"Cyberbullying" is when a child, tween, or teen is tormented, threatened, harassed, humiliated, embarrassed or otherwise targeted by another child, tween, teen, or person using the Internet, interactive and digital technologies, or mobile phones. It is instigated by one minor against another minor; once adults become involved, it is cyberstalking or cyberharassment. Adult cyberharassment or cyberstalking is not called cyberbullying unless the bully was disguising him or herself as a teenager (see example below).
The methods used are limited only by the person's imagination and access to technology. The cyberbully one moment may become the victim the next, as kids often change roles going from victim to bully and back again. This is of grave concern because reports indicate that children have killed each other and committed suicide after having been involved in a cyberbullying incident.
Cyberbullying is usually not a one time communication, unless it involves a death threat or a credible threat of serious bodily harm. Kids usually know it when they see it, while parents may be more worried about the lewd language used by the kids than the hurtful effect of rude and embarrassing posts.

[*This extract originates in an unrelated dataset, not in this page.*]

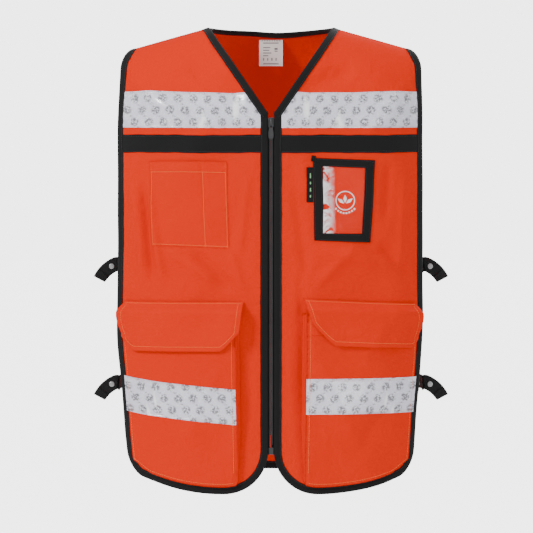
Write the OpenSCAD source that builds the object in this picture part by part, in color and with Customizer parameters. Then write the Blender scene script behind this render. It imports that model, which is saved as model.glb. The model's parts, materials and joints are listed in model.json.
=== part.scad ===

Cyberbullying may arise to the level of a misdemeanor cyberharassment charge, or if the child is young enough may result in the charge of juvenile delinquency. Most of the time the cyberbullying does not go that far, although parents often try and pursue criminal charges. It typically can result in a child losing their ISP or IM accounts as a terms of service violation. In some cases, if hacking or identity theft is involved, it can be a serious criminal matter under state and federal law.
Historical perspective: Even though cyberbullying is associated with teens and children, adults engage in it too. Known as the "MySpace suicide" in May of 2008, a Missouri woman was accused of creating a fraudulent MySpace account (saying she was a 16-year-old boy) and using it to cyberbully a 13-year-old girl who later committed suicide (a former friend of one of her daughters). Read the full article here. In this instance, a federal grand jury in Los Angeles invoked a criminal statute more commonly used to go after computer hackers. The girl, Megan Meier, has become the poster child for cyberbullying, much like 9-year-old Amber Hagerman of the Amber Alert missing child program in the United States.
In 2014, research found that children and young adults who are bullied are more than twice as likely to consider suicide and two and a half times as likely to try to kill themselves, and the study concluded that those taunted online are even more vulnerable. The findings are based on more than 40 studies, involving more than 284,000 young people ages 9 to 21, that examined the relationship between bullying and suicidal thoughts or attempts. Previous studies have found that traditional bullying and cyberbullying—by email, text messages, or videos—are equally likely to provoke suicidal thoughts in victims. But the new study found that kids subjected to cyberbullying are about three times more likely than their peers to have suicidal thoughts. “This may be because victims of cyberbullying feel denigrated before a wider audience, or because the event is stored on the Internet, they may relive denigrating experiences more often,” study leader Mitch van Geel of Leiden University in the Netherlands tells LiveScience.com. At this time, an estimated 15 to 20 percent of adolescents are involved in bullying—as the perpetrator, the victim, or both.